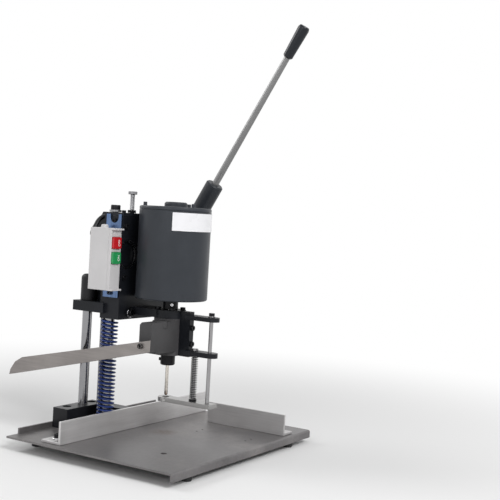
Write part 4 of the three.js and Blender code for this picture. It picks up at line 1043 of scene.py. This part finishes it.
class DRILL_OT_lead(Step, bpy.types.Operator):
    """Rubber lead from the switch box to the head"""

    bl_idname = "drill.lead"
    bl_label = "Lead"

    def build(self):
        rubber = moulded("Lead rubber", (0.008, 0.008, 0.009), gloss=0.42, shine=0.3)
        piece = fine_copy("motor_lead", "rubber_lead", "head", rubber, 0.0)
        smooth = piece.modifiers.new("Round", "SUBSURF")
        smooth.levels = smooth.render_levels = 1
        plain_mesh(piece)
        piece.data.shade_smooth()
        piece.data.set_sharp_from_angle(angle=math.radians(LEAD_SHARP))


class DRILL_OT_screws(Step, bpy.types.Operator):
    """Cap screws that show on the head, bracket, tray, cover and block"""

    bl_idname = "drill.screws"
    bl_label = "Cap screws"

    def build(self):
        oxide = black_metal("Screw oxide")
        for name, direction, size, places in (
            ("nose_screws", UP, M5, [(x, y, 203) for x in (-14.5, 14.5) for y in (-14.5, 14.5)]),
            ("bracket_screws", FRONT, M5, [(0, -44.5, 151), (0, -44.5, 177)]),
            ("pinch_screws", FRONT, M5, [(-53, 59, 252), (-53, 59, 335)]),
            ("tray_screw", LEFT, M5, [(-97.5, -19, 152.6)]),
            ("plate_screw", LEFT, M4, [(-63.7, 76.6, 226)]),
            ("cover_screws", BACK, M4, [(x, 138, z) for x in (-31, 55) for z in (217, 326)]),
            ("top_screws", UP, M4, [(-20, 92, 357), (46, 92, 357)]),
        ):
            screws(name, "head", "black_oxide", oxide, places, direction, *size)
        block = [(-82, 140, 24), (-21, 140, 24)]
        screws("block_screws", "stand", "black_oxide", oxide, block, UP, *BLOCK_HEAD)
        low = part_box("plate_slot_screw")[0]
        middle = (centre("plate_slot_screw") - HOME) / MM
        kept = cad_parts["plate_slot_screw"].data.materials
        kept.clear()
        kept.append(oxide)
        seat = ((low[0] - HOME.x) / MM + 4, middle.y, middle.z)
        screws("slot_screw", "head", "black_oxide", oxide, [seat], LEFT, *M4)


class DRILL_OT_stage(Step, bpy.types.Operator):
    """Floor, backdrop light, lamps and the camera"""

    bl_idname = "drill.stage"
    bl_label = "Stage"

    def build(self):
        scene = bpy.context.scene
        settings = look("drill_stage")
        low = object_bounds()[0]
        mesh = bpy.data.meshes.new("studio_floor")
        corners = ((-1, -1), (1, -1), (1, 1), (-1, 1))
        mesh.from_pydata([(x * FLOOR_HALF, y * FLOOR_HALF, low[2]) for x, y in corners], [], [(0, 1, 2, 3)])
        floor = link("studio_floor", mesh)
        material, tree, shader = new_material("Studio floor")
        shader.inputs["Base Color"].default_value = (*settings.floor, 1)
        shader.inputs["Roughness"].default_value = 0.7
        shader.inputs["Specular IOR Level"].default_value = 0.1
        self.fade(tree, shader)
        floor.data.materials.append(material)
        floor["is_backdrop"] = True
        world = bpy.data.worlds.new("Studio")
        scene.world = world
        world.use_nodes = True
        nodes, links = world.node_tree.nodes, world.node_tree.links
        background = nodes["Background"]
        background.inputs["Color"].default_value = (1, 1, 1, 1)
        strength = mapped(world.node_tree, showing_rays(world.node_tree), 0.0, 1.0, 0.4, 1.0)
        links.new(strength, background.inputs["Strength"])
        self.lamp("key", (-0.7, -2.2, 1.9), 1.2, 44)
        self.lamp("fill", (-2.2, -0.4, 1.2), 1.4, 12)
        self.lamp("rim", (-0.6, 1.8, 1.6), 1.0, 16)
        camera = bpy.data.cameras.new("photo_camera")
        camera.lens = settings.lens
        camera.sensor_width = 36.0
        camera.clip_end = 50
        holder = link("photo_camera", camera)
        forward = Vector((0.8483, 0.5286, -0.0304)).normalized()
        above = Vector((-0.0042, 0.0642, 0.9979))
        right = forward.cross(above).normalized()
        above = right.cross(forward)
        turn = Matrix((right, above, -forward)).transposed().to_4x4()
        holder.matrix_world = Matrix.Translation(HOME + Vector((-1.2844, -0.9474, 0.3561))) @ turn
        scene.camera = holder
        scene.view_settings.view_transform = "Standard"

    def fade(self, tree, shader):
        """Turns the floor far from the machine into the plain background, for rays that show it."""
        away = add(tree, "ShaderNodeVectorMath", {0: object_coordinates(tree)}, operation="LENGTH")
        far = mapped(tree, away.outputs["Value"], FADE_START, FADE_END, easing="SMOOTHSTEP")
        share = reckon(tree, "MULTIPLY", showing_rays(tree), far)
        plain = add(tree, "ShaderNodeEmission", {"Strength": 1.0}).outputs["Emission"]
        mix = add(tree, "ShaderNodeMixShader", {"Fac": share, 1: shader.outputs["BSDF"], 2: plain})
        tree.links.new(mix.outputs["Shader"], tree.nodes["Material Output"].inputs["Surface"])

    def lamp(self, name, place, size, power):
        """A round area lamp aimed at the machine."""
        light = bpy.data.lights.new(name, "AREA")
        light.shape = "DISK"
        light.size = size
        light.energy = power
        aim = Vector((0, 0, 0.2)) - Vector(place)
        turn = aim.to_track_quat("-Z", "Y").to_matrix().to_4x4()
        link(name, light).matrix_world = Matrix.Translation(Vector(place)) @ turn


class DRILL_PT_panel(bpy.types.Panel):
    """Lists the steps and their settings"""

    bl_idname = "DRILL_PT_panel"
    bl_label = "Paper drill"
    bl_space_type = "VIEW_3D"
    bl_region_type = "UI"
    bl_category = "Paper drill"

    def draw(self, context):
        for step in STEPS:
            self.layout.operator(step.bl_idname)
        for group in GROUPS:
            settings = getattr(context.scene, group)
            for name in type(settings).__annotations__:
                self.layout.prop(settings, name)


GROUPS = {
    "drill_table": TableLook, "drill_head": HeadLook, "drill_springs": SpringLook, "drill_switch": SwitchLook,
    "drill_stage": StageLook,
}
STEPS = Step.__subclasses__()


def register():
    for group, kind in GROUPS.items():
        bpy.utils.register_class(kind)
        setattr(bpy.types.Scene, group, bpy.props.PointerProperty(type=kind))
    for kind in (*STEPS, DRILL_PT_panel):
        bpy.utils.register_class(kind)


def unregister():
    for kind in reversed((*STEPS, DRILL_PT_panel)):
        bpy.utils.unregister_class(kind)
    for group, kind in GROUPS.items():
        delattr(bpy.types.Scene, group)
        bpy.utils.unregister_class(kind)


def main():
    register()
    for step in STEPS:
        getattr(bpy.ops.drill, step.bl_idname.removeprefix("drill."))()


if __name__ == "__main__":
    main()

##########

Task to carry out | Write the whole listing out again. Keep every line exactly as it is.

Answer to the problem |
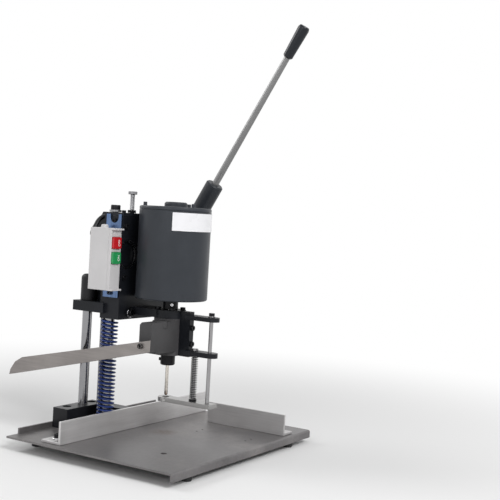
Write part 4 of the three.js and Blender code for this picture. It picks up at line 1043 of scene.py. This part finishes it.
class DRILL_OT_lead(Step, bpy.types.Operator):
    """Rubber lead from the switch box to the head"""

    bl_idname = "drill.lead"
    bl_label = "Lead"

    def build(self):
        rubber = moulded("Lead rubber", (0.008, 0.008, 0.009), gloss=0.42, shine=0.3)
        piece = fine_copy("motor_lead", "rubber_lead", "head", rubber, 0.0)
        smooth = piece.modifiers.new("Round", "SUBSURF")
        smooth.levels = smooth.render_levels = 1
        plain_mesh(piece)
        piece.data.shade_smooth()
        piece.data.set_sharp_from_angle(angle=math.radians(LEAD_SHARP))


class DRILL_OT_screws(Step, bpy.types.Operator):
    """Cap screws that show on the head, bracket, tray, cover and block"""

    bl_idname = "drill.screws"
    bl_label = "Cap screws"

    def build(self):
        oxide = black_metal("Screw oxide")
        for name, direction, size, places in (
            ("nose_screws", UP, M5, [(x, y, 203) for x in (-14.5, 14.5) for y in (-14.5, 14.5)]),
            ("bracket_screws", FRONT, M5, [(0, -44.5, 151), (0, -44.5, 177)]),
            ("pinch_screws", FRONT, M5, [(-53, 59, 252), (-53, 59, 335)]),
            ("tray_screw", LEFT, M5, [(-97.5, -19, 152.6)]),
            ("plate_screw", LEFT, M4, [(-63.7, 76.6, 226)]),
            ("cover_screws", BACK, M4, [(x, 138, z) for x in (-31, 55) for z in (217, 326)]),
            ("top_screws", UP, M4, [(-20, 92, 357), (46, 92, 357)]),
        ):
            screws(name, "head", "black_oxide", oxide, places, direction, *size)
        block = [(-82, 140, 24), (-21, 140, 24)]
        screws("block_screws", "stand", "black_oxide", oxide, block, UP, *BLOCK_HEAD)
        low = part_box("plate_slot_screw")[0]
        middle = (centre("plate_slot_screw") - HOME) / MM
        kept = cad_parts["plate_slot_screw"].data.materials
        kept.clear()
        kept.append(oxide)
        seat = ((low[0] - HOME.x) / MM + 4, middle.y, middle.z)
        screws("slot_screw", "head", "black_oxide", oxide, [seat], LEFT, *M4)


class DRILL_OT_stage(Step, bpy.types.Operator):
    """Floor, backdrop light, lamps and the camera"""

    bl_idname = "drill.stage"
    bl_label = "Stage"

    def build(self):
        scene = bpy.context.scene
        settings = look("drill_stage")
        low = object_bounds()[0]
        mesh = bpy.data.meshes.new("studio_floor")
        corners = ((-1, -1), (1, -1), (1, 1), (-1, 1))
        mesh.from_pydata([(x * FLOOR_HALF, y * FLOOR_HALF, low[2]) for x, y in corners], [], [(0, 1, 2, 3)])
        floor = link("studio_floor", mesh)
        material, tree, shader = new_material("Studio floor")
        shader.inputs["Base Color"].default_value = (*settings.floor, 1)
        shader.inputs["Roughness"].default_value = 0.7
        shader.inputs["Specular IOR Level"].default_value = 0.1
        self.fade(tree, shader)
        floor.data.materials.append(material)
        floor["is_backdrop"] = True
        world = bpy.data.worlds.new("Studio")
        scene.world = world
        world.use_nodes = True
        nodes, links = world.node_tree.nodes, world.node_tree.links
        background = nodes["Background"]
        background.inputs["Color"].default_value = (1, 1, 1, 1)
        strength = mapped(world.node_tree, showing_rays(world.node_tree), 0.0, 1.0, 0.4, 1.0)
        links.new(strength, background.inputs["Strength"])
        self.lamp("key", (-0.7, -2.2, 1.9), 1.2, 44)
        self.lamp("fill", (-2.2, -0.4, 1.2), 1.4, 12)
        self.lamp("rim", (-0.6, 1.8, 1.6), 1.0, 16)
        camera = bpy.data.cameras.new("photo_camera")
        camera.lens = settings.lens
        camera.sensor_width = 36.0
        camera.clip_end = 50
        holder = link("photo_camera", camera)
        forward = Vector((0.8483, 0.5286, -0.0304)).normalized()
        above = Vector((-0.0042, 0.0642, 0.9979))
        right = forward.cross(above).normalized()
        above = right.cross(forward)
        turn = Matrix((right, above, -forward)).transposed().to_4x4()
        holder.matrix_world = Matrix.Translation(HOME + Vector((-1.2844, -0.9474, 0.3561))) @ turn
        scene.camera = holder
        scene.view_settings.view_transform = "Standard"

    def fade(self, tree, shader):
        """Turns the floor far from the machine into the plain background, for rays that show it."""
        away = add(tree, "ShaderNodeVectorMath", {0: object_coordinates(tree)}, operation="LENGTH")
        far = mapped(tree, away.outputs["Value"], FADE_START, FADE_END, easing="SMOOTHSTEP")
        share = reckon(tree, "MULTIPLY", showing_rays(tree), far)
        plain = add(tree, "ShaderNodeEmission", {"Strength": 1.0}).outputs["Emission"]
        mix = add(tree, "ShaderNodeMixShader", {"Fac": share, 1: shader.outputs["BSDF"], 2: plain})
        tree.links.new(mix.outputs["Shader"], tree.nodes["Material Output"].inputs["Surface"])

    def lamp(self, name, place, size, power):
        """A round area lamp aimed at the machine."""
        light = bpy.data.lights.new(name, "AREA")
        light.shape = "DISK"
        light.size = size
        light.energy = power
        aim = Vector((0, 0, 0.2)) - Vector(place)
        turn = aim.to_track_quat("-Z", "Y").to_matrix().to_4x4()
        link(name, light).matrix_world = Matrix.Translation(Vector(place)) @ turn


class DRILL_PT_panel(bpy.types.Panel):
    """Lists the steps and their settings"""

    bl_idname = "DRILL_PT_panel"
    bl_label = "Paper drill"
    bl_space_type = "VIEW_3D"
    bl_region_type = "UI"
    bl_category = "Paper drill"

    def draw(self, context):
        for step in STEPS:
            self.layout.operator(step.bl_idname)
        for group in GROUPS:
            settings = getattr(context.scene, group)
            for name in type(settings).__annotations__:
                self.layout.prop(settings, name)


GROUPS = {
    "drill_table": TableLook, "drill_head": HeadLook, "drill_springs": SpringLook, "drill_switch": SwitchLook,
    "drill_stage": StageLook,
}
STEPS = Step.__subclasses__()


def register():
    for group, kind in GROUPS.items():
        bpy.utils.register_class(kind)
        setattr(bpy.types.Scene, group, bpy.props.PointerProperty(type=kind))
    for kind in (*STEPS, DRILL_PT_panel):
        bpy.utils.register_class(kind)


def unregister():
    for kind in reversed((*STEPS, DRILL_PT_panel)):
        bpy.utils.unregister_class(kind)
    for group, kind in GROUPS.items():
        delattr(bpy.types.Scene, group)
        bpy.utils.unregister_class(kind)


def main():
    register()
    for step in STEPS:
        getattr(bpy.ops.drill, step.bl_idname.removeprefix("drill."))()


if __name__ == "__main__":
    main()